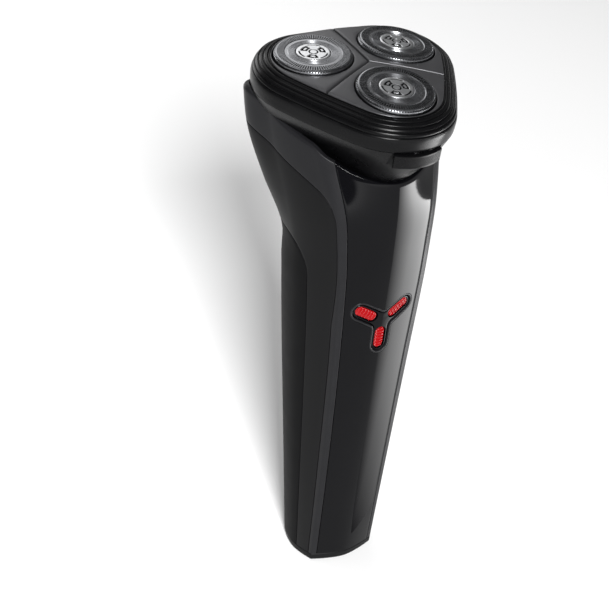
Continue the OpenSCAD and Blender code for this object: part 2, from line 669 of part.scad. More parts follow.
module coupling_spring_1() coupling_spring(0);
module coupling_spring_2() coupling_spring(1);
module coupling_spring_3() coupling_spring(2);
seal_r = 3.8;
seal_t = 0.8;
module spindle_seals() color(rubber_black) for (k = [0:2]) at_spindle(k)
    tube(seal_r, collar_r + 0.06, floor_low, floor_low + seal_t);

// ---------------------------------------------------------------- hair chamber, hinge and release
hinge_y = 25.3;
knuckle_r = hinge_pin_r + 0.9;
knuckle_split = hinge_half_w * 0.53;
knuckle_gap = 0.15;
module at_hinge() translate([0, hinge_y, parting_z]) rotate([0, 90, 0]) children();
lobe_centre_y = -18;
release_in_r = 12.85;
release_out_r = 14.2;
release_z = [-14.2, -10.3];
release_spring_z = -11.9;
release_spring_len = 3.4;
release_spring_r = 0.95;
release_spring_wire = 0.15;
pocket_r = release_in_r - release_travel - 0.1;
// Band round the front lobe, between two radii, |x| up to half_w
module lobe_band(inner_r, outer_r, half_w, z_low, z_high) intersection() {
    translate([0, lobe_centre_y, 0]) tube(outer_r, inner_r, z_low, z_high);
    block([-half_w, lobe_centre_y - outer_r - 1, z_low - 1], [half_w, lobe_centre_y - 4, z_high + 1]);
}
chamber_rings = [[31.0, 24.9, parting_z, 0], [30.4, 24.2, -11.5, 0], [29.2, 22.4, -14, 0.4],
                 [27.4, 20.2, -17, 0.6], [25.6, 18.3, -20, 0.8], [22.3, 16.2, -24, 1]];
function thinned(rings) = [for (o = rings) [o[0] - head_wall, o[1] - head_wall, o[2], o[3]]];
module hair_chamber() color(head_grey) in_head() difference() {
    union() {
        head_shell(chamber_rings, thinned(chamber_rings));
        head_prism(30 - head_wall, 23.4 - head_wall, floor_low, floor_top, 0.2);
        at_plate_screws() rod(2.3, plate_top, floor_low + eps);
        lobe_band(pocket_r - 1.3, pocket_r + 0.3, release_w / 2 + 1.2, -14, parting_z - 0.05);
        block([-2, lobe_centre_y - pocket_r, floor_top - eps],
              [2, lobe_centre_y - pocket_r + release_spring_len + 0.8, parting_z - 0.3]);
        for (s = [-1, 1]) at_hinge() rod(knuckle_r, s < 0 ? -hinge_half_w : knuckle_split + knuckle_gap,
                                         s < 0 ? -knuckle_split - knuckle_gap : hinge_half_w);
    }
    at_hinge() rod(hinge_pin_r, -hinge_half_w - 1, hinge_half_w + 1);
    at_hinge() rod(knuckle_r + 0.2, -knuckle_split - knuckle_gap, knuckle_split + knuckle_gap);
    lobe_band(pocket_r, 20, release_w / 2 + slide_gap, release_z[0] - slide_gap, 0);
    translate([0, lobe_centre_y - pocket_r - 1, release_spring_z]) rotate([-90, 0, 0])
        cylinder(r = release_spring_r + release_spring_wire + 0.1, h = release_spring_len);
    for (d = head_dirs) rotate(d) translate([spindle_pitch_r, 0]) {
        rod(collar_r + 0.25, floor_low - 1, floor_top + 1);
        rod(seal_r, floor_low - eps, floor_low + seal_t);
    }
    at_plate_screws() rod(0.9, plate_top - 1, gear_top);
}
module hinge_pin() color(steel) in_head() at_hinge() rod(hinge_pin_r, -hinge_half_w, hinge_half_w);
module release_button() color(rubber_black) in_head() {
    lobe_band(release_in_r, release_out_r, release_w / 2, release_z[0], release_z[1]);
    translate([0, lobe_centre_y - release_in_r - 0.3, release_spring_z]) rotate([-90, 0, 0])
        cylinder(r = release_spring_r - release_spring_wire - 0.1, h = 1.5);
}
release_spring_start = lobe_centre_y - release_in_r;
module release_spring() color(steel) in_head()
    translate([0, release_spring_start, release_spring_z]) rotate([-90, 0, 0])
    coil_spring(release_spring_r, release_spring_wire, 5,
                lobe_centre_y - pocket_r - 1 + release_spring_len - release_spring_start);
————
Return nothing but the lines from the start of the listing above through the line containing "tube(seal_r, collar_r +", exactly as given.

Correct answer:
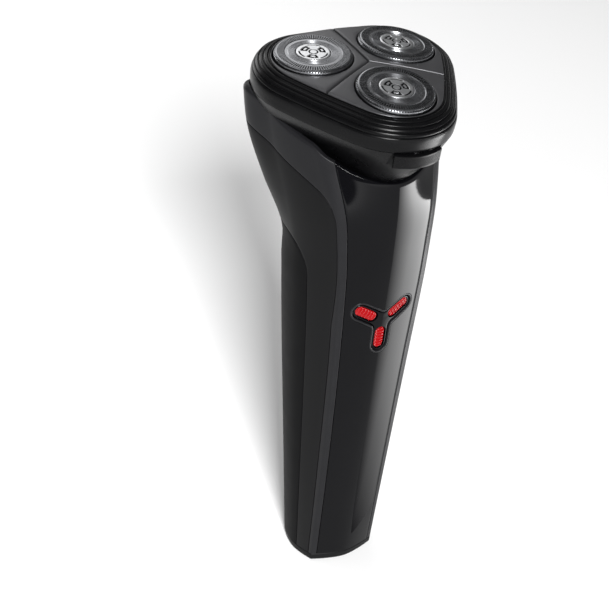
Continue the OpenSCAD and Blender code for this object: part 2, from line 669 of part.scad. More parts follow.
module coupling_spring_1() coupling_spring(0);
module coupling_spring_2() coupling_spring(1);
module coupling_spring_3() coupling_spring(2);
seal_r = 3.8;
seal_t = 0.8;
module spindle_seals() color(rubber_black) for (k = [0:2]) at_spindle(k)
    tube(seal_r, collar_r + 0.06, floor_low, floor_low + seal_t);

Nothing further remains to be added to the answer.